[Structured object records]
'''

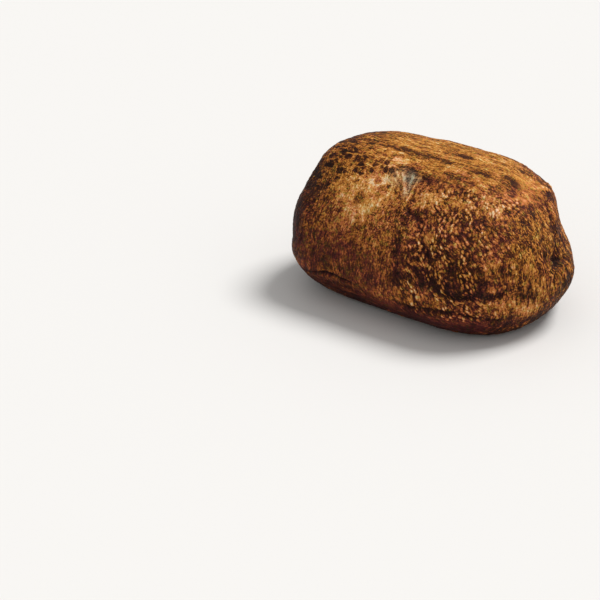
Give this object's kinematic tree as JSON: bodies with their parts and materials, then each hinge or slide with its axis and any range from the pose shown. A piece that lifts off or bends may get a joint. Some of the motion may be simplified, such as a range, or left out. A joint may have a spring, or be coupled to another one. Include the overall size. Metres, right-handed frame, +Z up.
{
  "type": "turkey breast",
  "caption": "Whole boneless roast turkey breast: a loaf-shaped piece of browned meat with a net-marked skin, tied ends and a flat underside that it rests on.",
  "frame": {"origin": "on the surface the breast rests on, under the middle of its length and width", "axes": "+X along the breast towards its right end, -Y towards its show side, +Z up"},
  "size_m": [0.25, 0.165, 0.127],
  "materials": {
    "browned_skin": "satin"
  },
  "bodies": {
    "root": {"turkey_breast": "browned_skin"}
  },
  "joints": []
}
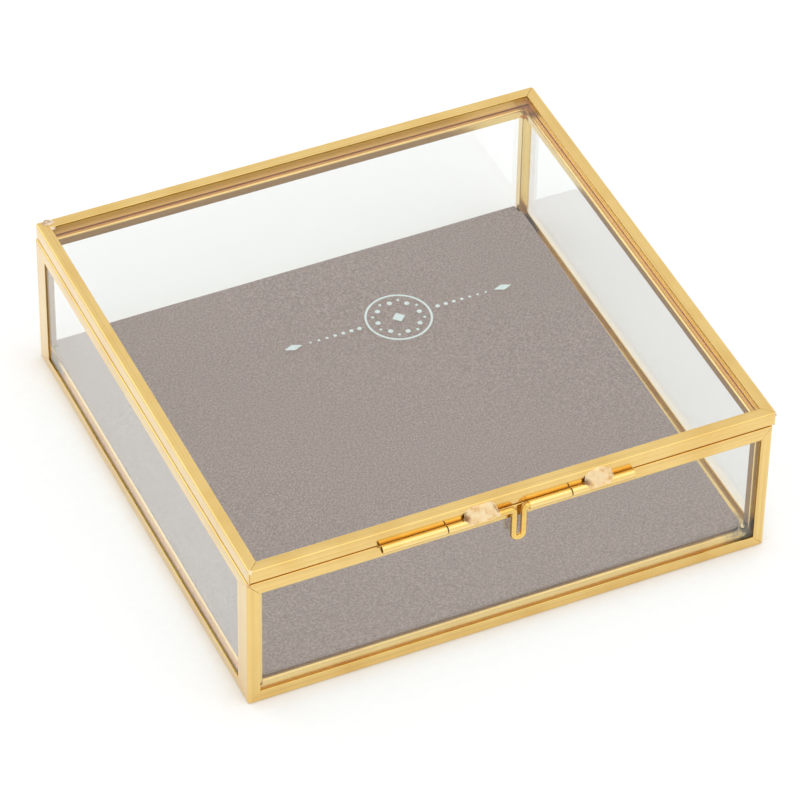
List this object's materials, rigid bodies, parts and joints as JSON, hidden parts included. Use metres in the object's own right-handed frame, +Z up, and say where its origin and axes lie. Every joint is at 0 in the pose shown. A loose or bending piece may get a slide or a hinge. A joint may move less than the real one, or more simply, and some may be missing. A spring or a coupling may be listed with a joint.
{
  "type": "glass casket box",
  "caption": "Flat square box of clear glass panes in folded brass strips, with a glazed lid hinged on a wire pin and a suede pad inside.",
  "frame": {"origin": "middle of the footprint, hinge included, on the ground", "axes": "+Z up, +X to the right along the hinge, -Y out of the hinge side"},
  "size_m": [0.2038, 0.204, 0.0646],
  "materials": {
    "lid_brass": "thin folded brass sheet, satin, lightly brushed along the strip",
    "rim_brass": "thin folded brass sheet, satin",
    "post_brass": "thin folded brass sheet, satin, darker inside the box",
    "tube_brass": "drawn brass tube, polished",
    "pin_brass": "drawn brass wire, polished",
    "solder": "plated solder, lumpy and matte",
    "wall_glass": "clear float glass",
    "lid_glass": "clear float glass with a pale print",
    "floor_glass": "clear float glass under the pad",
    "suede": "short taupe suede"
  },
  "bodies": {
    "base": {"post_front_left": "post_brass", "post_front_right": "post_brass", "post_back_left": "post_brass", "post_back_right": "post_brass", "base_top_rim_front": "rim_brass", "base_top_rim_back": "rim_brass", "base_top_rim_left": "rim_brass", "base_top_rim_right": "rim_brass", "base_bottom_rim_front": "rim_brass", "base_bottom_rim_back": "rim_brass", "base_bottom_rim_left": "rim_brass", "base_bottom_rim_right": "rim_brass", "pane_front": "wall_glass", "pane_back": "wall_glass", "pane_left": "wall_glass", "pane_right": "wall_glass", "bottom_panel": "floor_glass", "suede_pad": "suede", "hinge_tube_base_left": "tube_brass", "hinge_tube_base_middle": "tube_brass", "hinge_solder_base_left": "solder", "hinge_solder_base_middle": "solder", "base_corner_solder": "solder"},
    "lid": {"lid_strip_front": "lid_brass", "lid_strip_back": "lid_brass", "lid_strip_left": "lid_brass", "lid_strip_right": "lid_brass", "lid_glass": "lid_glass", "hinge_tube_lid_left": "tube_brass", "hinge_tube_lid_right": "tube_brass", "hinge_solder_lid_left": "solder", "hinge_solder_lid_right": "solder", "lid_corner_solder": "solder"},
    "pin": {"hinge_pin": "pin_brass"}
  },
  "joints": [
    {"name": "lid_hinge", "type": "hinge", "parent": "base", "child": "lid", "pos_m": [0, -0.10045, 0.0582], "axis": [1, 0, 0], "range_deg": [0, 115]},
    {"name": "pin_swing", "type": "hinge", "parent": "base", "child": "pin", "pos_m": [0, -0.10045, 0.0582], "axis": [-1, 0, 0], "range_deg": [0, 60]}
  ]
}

'''

◆ Problem statement
Filter for "JSON". Return all lines that hold it.

◆ Exercise output
Give this object's kinematic tree as JSON: bodies with their parts and materials, then each hinge or slide with its axis and any range from the pose shown. A piece that lifts off or bends may get a joint. Some of the motion may be simplified, such as a range, or left out. A joint may have a spring, or be coupled to another one. Include the overall size. Metres, right-handed frame, +Z up.
List this object's materials, rigid bodies, parts and joints as JSON, hidden parts included. Use metres in the object's own right-handed frame, +Z up, and say where its origin and axes lie. Every joint is at 0 in the pose shown. A loose or bending piece may get a slide or a hinge. A joint may move less than the real one, or more simply, and some may be missing. A spring or a coupling may be listed with a joint.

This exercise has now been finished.